There are actually many similarities between Raw and Dice Rules that upon closer inspection, highlight the more striking differences between the two films and their stars. Both shows take place in Madison Square Garden and have rock concert vibes. But where Dice’s performance can’t be separated from the phenomenon of its animalistic crowd, Raw features not a single shot of the audience. Director Robert Townshend (a veteran black comedian himself) knew that cutaways would break the connection we come to have with Murphy, whose power comes from sustaining long stretches within character monologues. It would have been disastrous and unnecessary to interrupt the flow to simply remind us that people are nearby laughing and cheering. We hear it and that’s enough. Raw is essentially the Stop Making Sense of stand-up films.

Dexter St. Jock

Eddie Murphy does a fair amount of posing himself. Like Dice, he revels in the atmosphere of male glamor, strutting across the stage, dressed in a leather suit and black gloves that compliment his figure and swagger. Murphy, like Dice, also grabs his genitals and brags about his sexual prowess, occasioning material that conveniently affords him the opportunity to do so. Like Dice, he’s also pitched at the level of rock stardom, and both films rely on that as a model. Like Dice, Murphy is also not bashful about his high-profile status and his bumping up against celebrities in the Hollywood climate.

Murphy’s observations, like Dice's, are filtered through his experiences and he too takes some potshots at underdogs that are not entirely fair. I can’t abide what some of his jokes about gay men imply (ironically, it’s a bit about coming under fire for jokes he made about them in his last special), though I know people who are gay or rabidly anti-homophobia like myself who find Murphy’s impersonation of a flaming cop who delights in frisking him hilarious and studied, even despite his use of the word “fag”. Or they do have a problem with it but don’t think he should have to go away forever for having said it.

“He’s an asshole.”

If we recognize the voice and manner of Murphy’s gay character instantly, maybe it’s because most stereotypes contain a kernel of truth. Groups of people do tend to have similar habits and mannerisms. It never feels like a bit designed to deny the humanity of an entire class of people. It may to others. I’m not gay and can’t speak to anyone else’s experience. But it’s telling in the way Murphy appears to even crack himself up on stage after performing the bit as if in disbelief of his own outlandish excess. For a huge star, he comes across as relatively life size.

And while it would seem like excuse-making to mention the diminished progressive culture at the time Raw was filmed or the tumultuous events going on in Murphy’s life at the time, those contextualizations and the ability to avoid looking at everything through a lens of contemporary sensibilities do mean something. Murphy also has since repeatedly apologized and expressed regret about those specific bits, calling them “ignorant.” If Dice ever acknowledged the nakedly ignorant nature of any of his material, it would all have to be thrown out.
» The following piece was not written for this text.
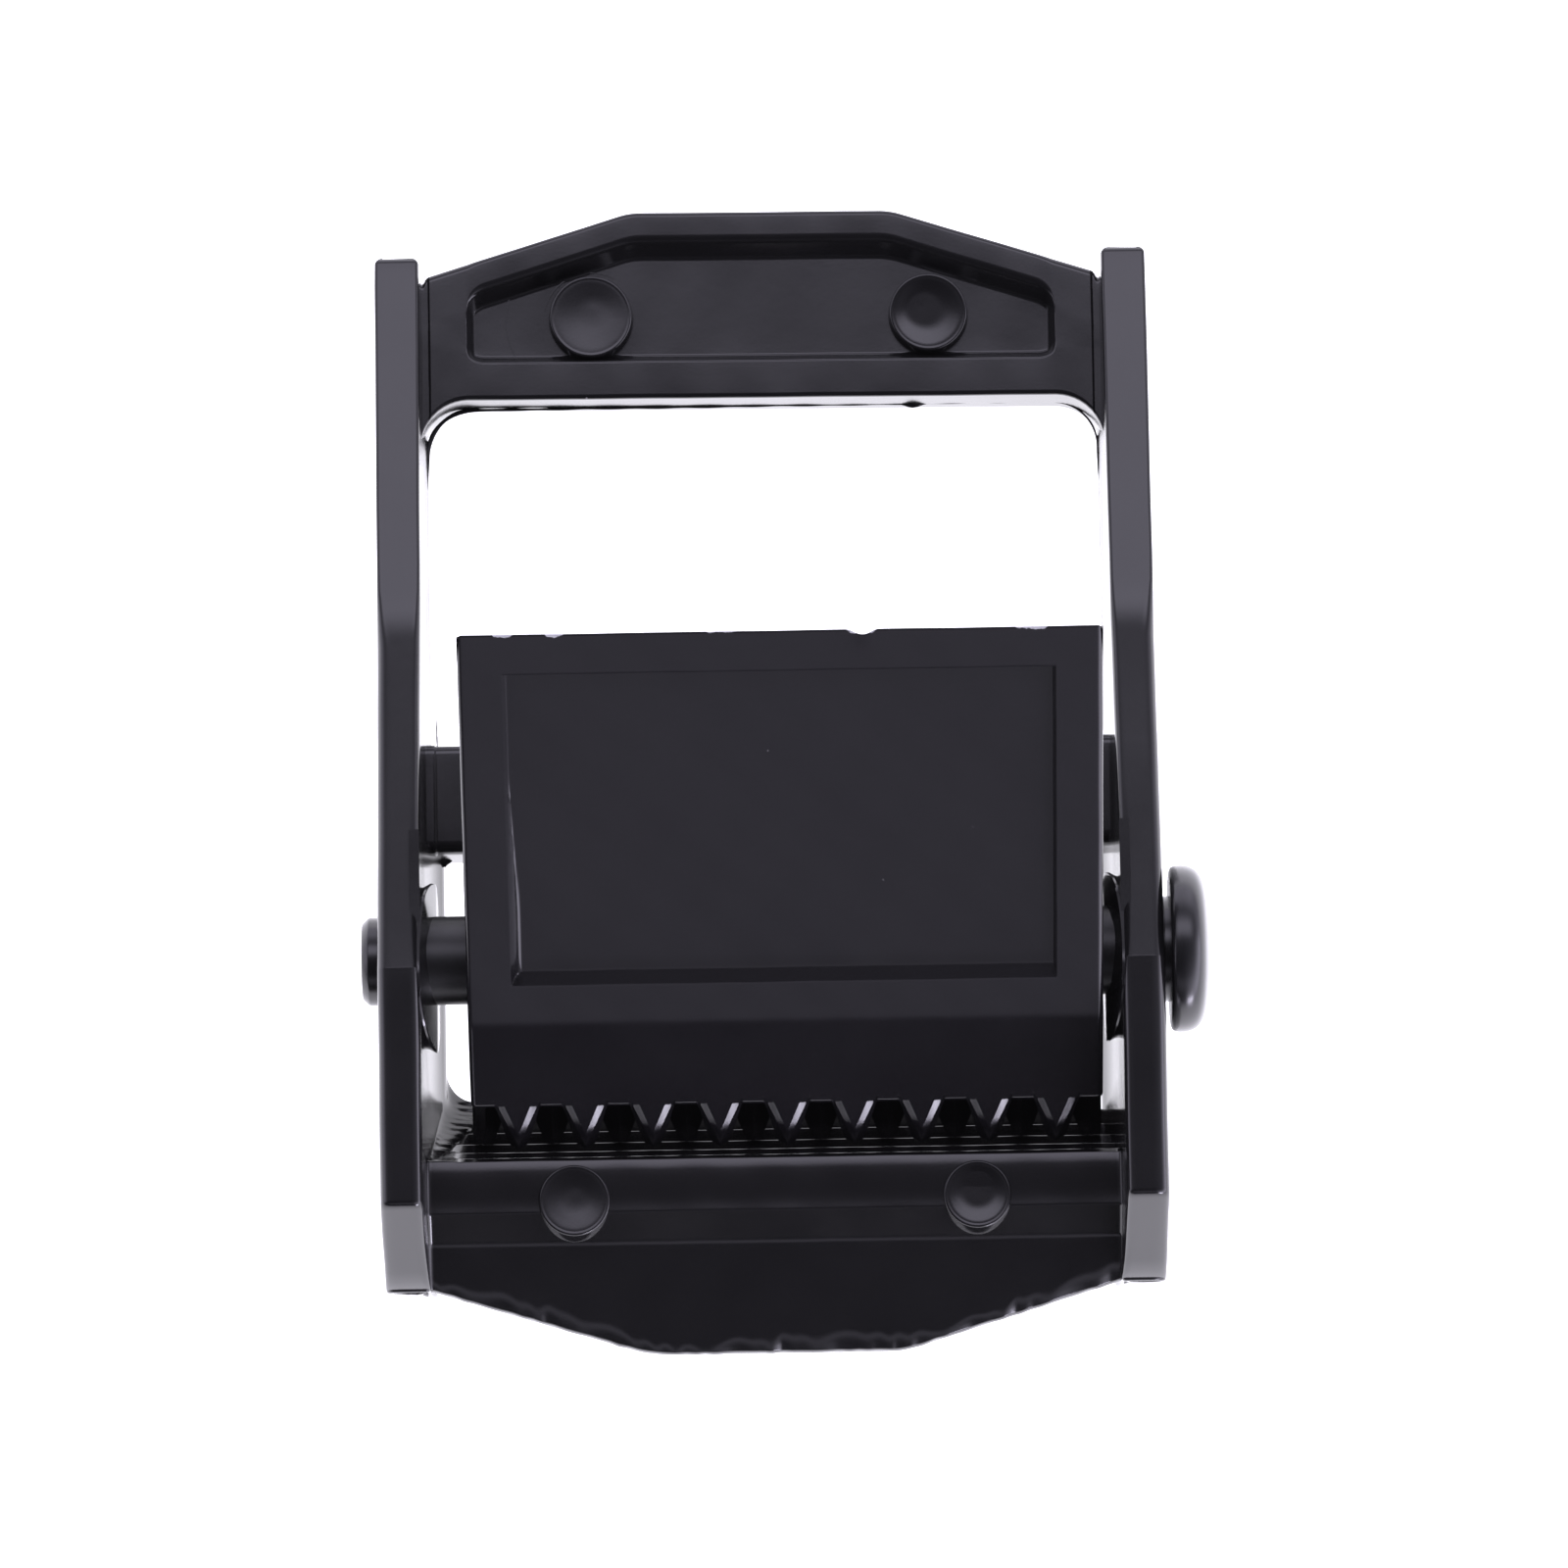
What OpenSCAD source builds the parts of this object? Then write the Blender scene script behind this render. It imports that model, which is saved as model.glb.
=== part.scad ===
// Cam buckle for 25 mm webbing: a cast frame, a toothed cam lever on a rivet pin, and its return spring.
// X runs along the pin, Y from the anvil end to the webbing bar, Z up.
// The origin is on the flat underside, at the middle of the frame. Lengths are in millimetres.

/* [Frame] */
// Width over the outer faces of the cheeks
frame_w = 31.85; // [31.6:0.05:32.3]
// Thickness of each cheek
cheek_t = 1.8; // [1.6:0.1:1.9]
// Y of the cheeks' ends beside the webbing bar
cheek_front = 22.15; // [22.0:0.05:22.4]
// Y of the cheeks' ends beside the anvil
cheek_back = -20.55; // [-20.7:0.05:-20.5]
// Height of the cheeks where they are highest
cheek_h = 9.3; // [9.3:0.1:9.8]

/* [Webbing bar] */
// Y of the bar's outer edge, in its middle
bar_front = 23.98; // [23.7:0.01:24.2]
// Y of the bar's edge on the webbing window
window_front = 16.1; // [15.6:0.1:16.4]
// Thickness of the bar
bar_t = 3.0; // [2.8:0.1:3.2]
// Corner radius of the webbing window
window_r = 2.0; // [1:0.1:2.5]
// Depth of the panel sunk into the bar
panel_depth = 0.7; // [0.4:0.1:1]

/* [Middle bar] */
// Y of the edge on the webbing window
mid_front = 1.9; // [1.5:0.1:2]
// Y of the edge on the strap window
mid_back = -2.7; // [-2.7:0.1:-2.3]

/* [Anvil] */
// Height of the anvil's top
anvil_h = 4.8; // [4.6:0.1:5]
// Distance of the anvil's ridges from the pin's axis
anvil_r = 8.15; // [8.1:0.01:8.3]
// Number of ridges across the strap
ridges = 5; // [3:1:6]
// Depth of the ridges
ridge_depth = 0.45; // [0.2:0.05:0.6]
// Y of the lower plate's outer edge, in its middle
plate_back = -23.3; // [-23.7:0.1:-23]

/* [Pin] */
// Y of the pin's axis
pin_y = -7.45; // [-7.5:0.05:-7.4]
// Height of the pin's axis
pin_z = 6.0; // [5.9:0.05:6.1]
// Diameter of the shank
pin_d = 3.6; // [3.4:0.1:3.7]
// Diameter of the domed head
head_d = 6.7; // [6:0.1:7.2]
// Thickness of the domed head
head_t = 1.5; // [1.2:0.05:1.6]
// Radial clearance round the shank
clearance = 0.05; // [0.03:0.01:0.08]

/* [Cam lever] */
// Width of the lever
lever_w = 25.7; // [25.2:0.1:25.8]
// Sideways play, taken up towards the pin's head
lever_shift = 0.55; // [0.3:0.05:0.6]
// Slope of the thumb plate when the buckle is shut, in degrees
plate_slope = 35.7; // [34:0.1:37]
// Distance of the thumb plate's top from the pin's axis
plate_rise = 3.55; // [3.4:0.05:3.8]
// Thickness of the thumb plate
plate_t = 2.7; // [2.4:0.1:2.8]
// Length of the thumb plate from the cam's crease to its tip
plate_l = 17.5; // [16:0.1:18]
// Depth of the panel sunk into the thumb plate
thumb_depth = 0.65; // [0.4:0.05:0.7]

/* [Teeth] */
// Distance between teeth across the lever
tooth_pitch = 2.74; // [2.6:0.01:2.8]
// Radius of the tooth tips round the pin
tip_r = 7.9; // [7.7:0.05:7.9]
// Radius of the cam between the teeth
root_r = 6.0; // [5.8:0.1:6.2]
// Width of a tooth at its root
tooth_root = 1.6; // [1.4:0.05:1.8]
// Width of a tooth at its tip
tooth_tip = 0.75; // [0.6:0.05:0.9]

/* [Spring] */
// Diameter of the spring wire
wire_d = 0.6; // [0.5:0.05:0.6]
// Number of turns round the pin
turns = 7; // [5:1:7]

/* [Hidden] */
$fn = 72;
arc_steps = 6;
inner_w = frame_w - 2 * cheek_t;
weld = 0.3;
cut = 1;
// Webbing bar outline
bar_flat = 5.4;
bar_side = 21.15;
panel_half = 12.0;
panel_back = 17.85;
panel_side = 20.4;
panel_front = 22.4;
panel_flat = 5.3;
panel_corner = 0.7;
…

He’d forfeit any reason to go on stage as that character.

This is the first of many ways in which the professionalism of Eddie Murphy breaks with the narcissism of Andrew Silverstein.

Murphy’s material always has a point. Because he’d become a high profile celebrity, he uses stories and anecdotes regarding situations that would be unfamiliar to the public - like coming under fire for making fun of other celebrities like Mr. T and Michael Jackson - and relates them using sharp impersonations that cast those situations into terms the audience can understand. It’s a night-and-day juxtaposition of perspective. Dice’s act aspires to the power and virility that his adolescent celebrity idols have. Murphy is constantly poking fun at that virility and power.

Murphy mocks racist Italian tough guys who come out of Rocky movies all fired up by Sylvester Stallone (Dice’s hero). After being chastised over the phone by Bill Cosby (who we would learn could not claim the moral high ground over anyone) for the profanity in his act, he gets affirmation and solace from his hero, Richard Pryor, who in so many words encourages him to be true to himself on stage, to be brutally honest and stick to the one thing a comic is supposed to do: make people laugh.

Growing up, humor was extremely important in my family. We watched stand-up. Richard Pryor and George Carlin were heroes in our household.

Murphy’s material about the new vindictiveness and proprietary values of women in the 80’s are not particularly enlightened. By Murphy’s admission, they’re the words of a “brash, young asshole.” He’s impressed by what he perceives as the subservient nature of Japanese women (“Now that’s pussy control!”) Most misogynist is his assertion that a woman will put up with any amount of male sleaze-baggery as long as he can bring her to orgasm. As sexisms go, it’s more dangerous in some ways than Dice’s act because there is humor and insight in some portions of this long stretch of Murphy’s act. Its success hinges almost entirely on the rapport Murphy builds with his audience, demonstrating an understanding and respect for them as a group.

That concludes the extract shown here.